I hate the term selfie. In the lexicon of the modern young adult, “selfie” is the most punchable word. Do not approach someone and ask, “Will you take a selfie with me?” Ugh. They’ll cringe, everyone around you will cringe, and you could be arrested. Possibly deported. If you must go this route, just approach with the phone camera already in mirror mode, and ask for a pic. No need to utter that word. They’ve been through this thousands of times in the last week alone, so they know the drill.

Take A Stealth Shot

If you’re crushing lettuce wraps at PF Chang’s and happen to notice Miggy Cabrera is sitting two tables over enjoying Kung Pao chicken with his family, do not approach. An athlete’s safe space should be respected, and I think we can all agree that The Chang’s is a certified safe space. Your best bet is to snag a stealth shot from across the room, preferably with Snapchat so you can circle his face and caption it. Yep, I think that’s the move.
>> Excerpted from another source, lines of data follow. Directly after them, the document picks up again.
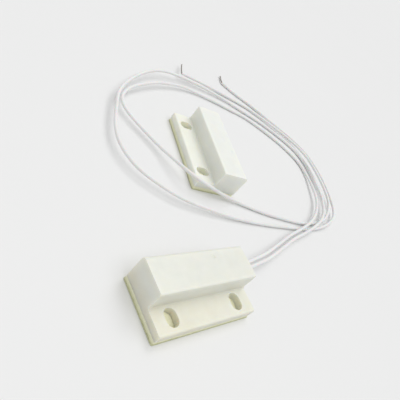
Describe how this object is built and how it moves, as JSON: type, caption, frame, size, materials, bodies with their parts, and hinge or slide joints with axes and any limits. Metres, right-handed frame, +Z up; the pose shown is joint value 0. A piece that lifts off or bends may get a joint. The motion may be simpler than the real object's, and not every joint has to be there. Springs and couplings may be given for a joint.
{
  "type": "door contact sensor",
  "caption": "Surface-mount magnetic door contact: a wired reed-switch half and a loose magnet half, each an L-shaped moulding with slotted flange on foam tape.",
  "frame": {"origin": "centre of the underside of the switch half, on the surface that both halves stand on", "axes": "+X along the switch half towards the end that the wires leave, +Y from its screw flange to its block, +Z up from the surface"},
  "size_m": [0.1012, 0.094, 0.0081],
  "materials": {
    "ivory_plastic": "satin moulded, ivory",
    "cover_plastic": "satin moulded, ivory",
    "foam_tape": "open-cell foam, pale yellow-green",
    "release_liner": "waxed paper, olive",
    "reed_glass": "clear, faint green",
    "reed_metal": "drawn nickel-iron",
    "solder": "bright tin solder",
    "copper": "bare stranded copper",
    "wire_insulation": "soft PVC, white",
    "glue": "set glue, milky",
    "tinned_copper": "tinned strands, dull",
    "magnet_ferrite": "sintered ferrite, dark grey"
  },
  "bodies": {
    "switch_half": {"switch_housing": "ivory_plastic", "switch_base_cover": "cover_plastic", "switch_foam_tape": "foam_tape", "switch_release_liner": "release_liner", "reed_glass_tube": "reed_glass", "reed_lead_left": "reed_metal", "reed_lead_right": "reed_metal", "solder_joint_left": "solder", "solder_joint_right": "solder", "conductor_left": "copper", "conductor_right": "copper", "inner_wire_a": "wire_insulation", "inner_wire_b": "wire_insulation", "exit_glue_plug": "glue", "reed_glue_left": "glue", "reed_glue_right": "glue", "wire_a": "wire_insulation", "wire_b": "wire_insulation", "wire_a_bare_end": "tinned_copper", "wire_b_bare_end": "tinned_copper"},
    "reed_blade_left": {"reed_blade_left": "reed_metal"},
    "reed_blade_right": {"reed_blade_right": "reed_metal"},
    "magnet_half": {"magnet_housing": "ivory_plastic", "magnet_base_cover": "cover_plastic", "magnet_bar": "magnet_ferrite", "magnet_glue_left": "glue", "magnet_glue_right": "glue", "magnet_foam_tape": "foam_tape", "magnet_release_liner": "release_liner"}
  },
  "joints": [
    {"name": "reed_left_flex", "type": "hinge", "parent": "switch_half", "child": "reed_blade_left", "pos_m": [-0.0052, 0.0019, 0.0043], "axis": [0, -1, 0], "range_deg": [0, 0.9], "stiffness_Nm_per_rad": 0.002},
    {"name": "reed_right_flex", "type": "hinge", "parent": "switch_half", "child": "reed_blade_right", "pos_m": [0.0052, 0.0019, 0.0047], "axis": [0, -1, 0], "range_deg": [0, 0.9], "stiffness_Nm_per_rad": 0.002},
    {"name": "magnet_travel", "type": "slide", "parent": "switch_half", "child": "magnet_half", "axis": [0.213, 0.977, 0], "range_m": [0, 0.012]}
  ],
  "couplings": [
    {"joint": "reed_right_flex", "follows": "reed_left_flex", "ratio": 1}
  ]
}
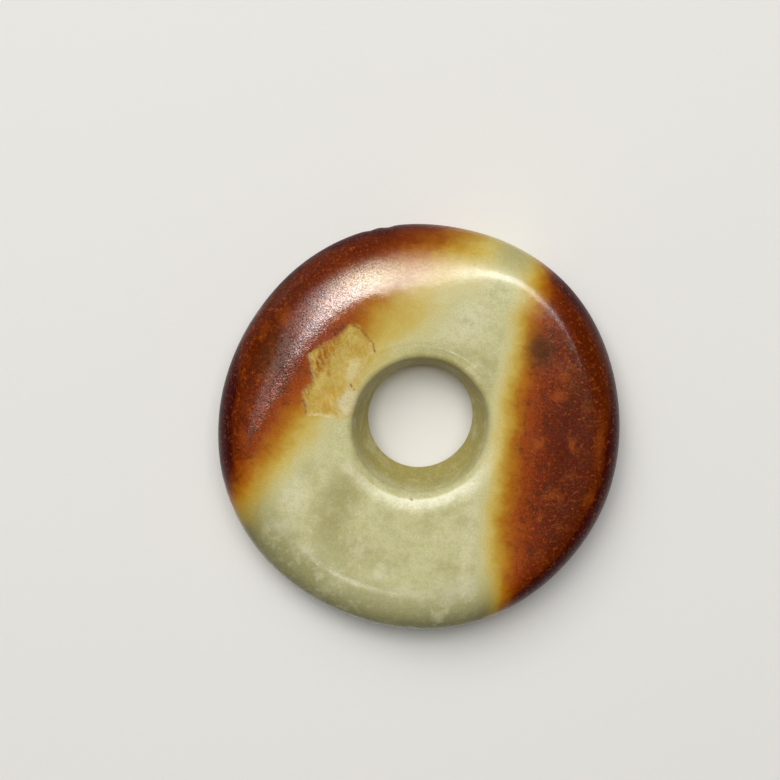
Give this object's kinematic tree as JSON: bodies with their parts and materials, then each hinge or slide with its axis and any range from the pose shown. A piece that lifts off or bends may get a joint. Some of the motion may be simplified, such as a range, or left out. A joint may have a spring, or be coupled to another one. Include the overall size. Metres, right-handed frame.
{
  "type": "jade disc pendant",
  "caption": "Thick hand-carved jade disc with a central hole drilled from both faces, rounded rim, polished-over scar, celadon cream body and russet skin.",
  "frame": {"origin": "under the middle of the disc's overall width and length, on the plane that its back face rests on", "axes": "+Z up through the hole from the back face to the face with the scar; seen face on, +X is to the right and +Y is up"},
  "size_m": [0.0496, 0.0504, 0.013],
  "materials": {
    "nephrite": "polished"
  },
  "bodies": {
    "root": {"jade_disc": "nephrite"}
  },
  "joints": []
}
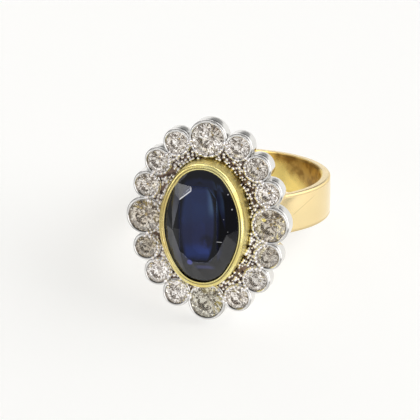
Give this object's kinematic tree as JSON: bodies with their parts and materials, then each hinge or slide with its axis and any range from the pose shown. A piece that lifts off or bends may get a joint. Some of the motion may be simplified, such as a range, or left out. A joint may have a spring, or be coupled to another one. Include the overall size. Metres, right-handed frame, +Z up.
{
  "type": "cluster ring",
  "caption": "Finger ring with a plain gold band, an oval stone in a raised gold bezel and a scalloped halo of round stones in white-metal collets.",
  "frame": {"origin": "on the floor the ring lies on, under the middle of its box", "axes": "+Z up; the ring lies on its side with the face of the head towards -Y and upwards; +X across the finger; the finger hole's axis lies in the YZ plane, 24.2 degrees from +Z towards +Y"},
  "size_m": [0.0195, 0.0244, 0.0199],
  "materials": {
    "yellow_gold": "polished yellow gold",
    "white_gold": "polished white gold",
    "sapphire": "dark blue cut stone",
    "diamond": "clear cut stone"
  },
  "bodies": {
    "root": {"band_and_bezel": "yellow_gold", "halo_setting": "white_gold", "sapphire": "sapphire", "diamond_1": "diamond", "diamond_2": "diamond", "diamond_3": "diamond", "diamond_4": "diamond", "diamond_5": "diamond", "diamond_6": "diamond", "diamond_7": "diamond", "diamond_8": "diamond", "diamond_9": "diamond", "diamond_10": "diamond", "diamond_11": "diamond", "diamond_12": "diamond", "diamond_13": "diamond", "diamond_14": "diamond", "diamond_15": "diamond", "diamond_16": "diamond"}
  },
  "joints": []
}
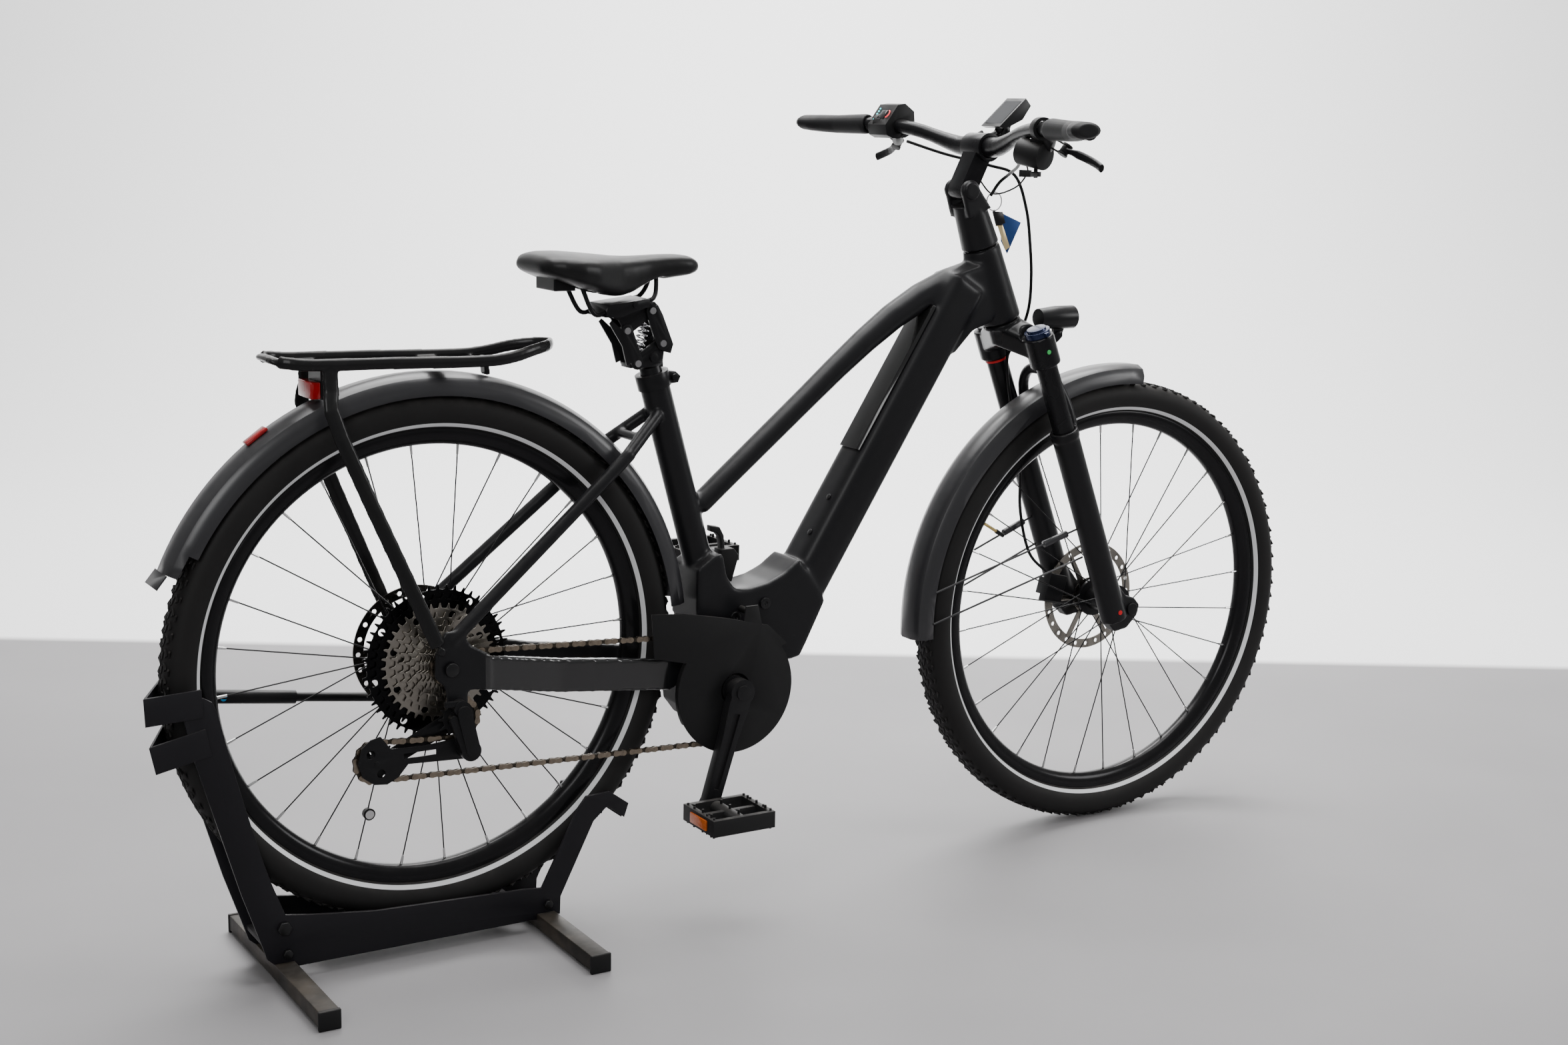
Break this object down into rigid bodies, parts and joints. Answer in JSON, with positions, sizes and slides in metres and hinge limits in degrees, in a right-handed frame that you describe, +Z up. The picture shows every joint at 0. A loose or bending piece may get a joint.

Just Acknowledge Their Greatness

I didn’t get to meet Dirk (which is for the best because I’m not mentally equipped to handle that), but I knew going in that if I did, I’d just go for a handshake. Athletes at that level are constantly bombarded by autograph hounds and pic requests, so I’d like to think it’d be a breath of fresh air just to tell them “Good luck,” or “I’m a huge fan,” or maybe just a “Give ’em hell!” from across the room. Sure, your voice will probably crack and you’ll sound like a tool, but you can at least walk away knowing that you didn’t beat down your favorite athlete by asking if he’d sign your Patagonia hat.